Induction Heating

Induction heating is a process that utilizes Faraday’s law of electromagnetic induction to generate heat. By passing an alternating current (AC) through a coil, a magnetic field is created. This magnetic field then induces eddy currents within the conductive material, causing it to heat up.

Working Principle of Induction Heating

Working-Principle-Induction-Heating

The working principle of induction heating is base on Faraday’s law of electromagnetic induction and involves three key components: the power supply, the induction coil, and the workpiece.

The power supply generates the alternating current that flows through the coil. The coil, typically made of copper or another conductive material, creates the magnetic field responsible for inducing the eddy currents in the workpiece.

The workpiece, which can be composed of various materials like metal, absorbs the energy from the eddy currents, causing it to heat up.

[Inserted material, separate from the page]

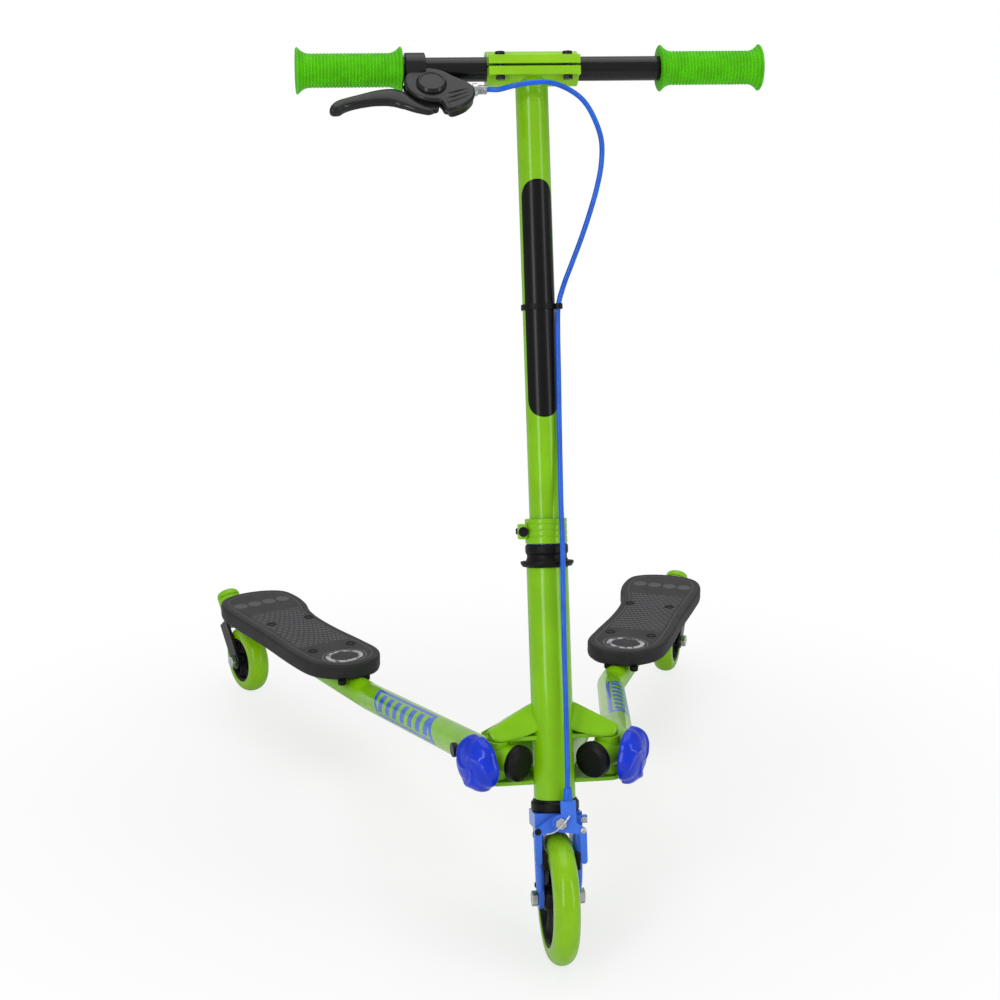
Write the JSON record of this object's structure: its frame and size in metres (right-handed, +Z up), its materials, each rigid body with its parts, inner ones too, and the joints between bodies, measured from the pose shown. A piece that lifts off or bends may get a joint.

Several factors influence the efficiency and effectiveness of induction heating. These factors include the frequency of the alternating current, the size and shape of the induction coil, the distance between the coil and the workpiece, as well as the electrical conductivity and magnetic permeability of the workpiece material.

The Process of Induction Heating

The induction heating process begins with an induction coil, often called a work coil, creating a high-frequency electromagnetic field. This coil is usually made of copper and its design can vary depending on the specific application. A power supply drives current through this coil creating the necessary magnetic field.

The electrically conductive material, or workpiece, is placed within this magnetic field. The alternating magnetic field induces a flow of electric currents within the workpiece, a phenomena known as eddy currents.

One notable characteristic of this type of heating is its direct nature. Unlike other heating methods that rely on heat transfer from an external source, this heating generates heat within the object, resulting in highly efficient and controlled heating. This characteristic gives induction heating an edge in applications where traditional heating methods can compromise precision and quality.

Eddy Currents and Heat Generation

The eddy currents that are induced on the workpiece flow against the electrical resistivity of the metal. This activity results in heat generation due to the resistance the eddy currents face from the molecular composition of the metal, likened to the friction experienced when rubbing one’s hands together. However, unlike conventional heating methods, this method generates heat directly within the workpiece severing the need for a secondary medium of heat transmission.

It is worth noting that the amount of heat produced is largely dependent on three chief factors: the characteristics of the workpiece (its shape, size, and physical properties), the frequency of alternating field (which directly regulates the penetration depth of the field), and the intensity of the magnetic field.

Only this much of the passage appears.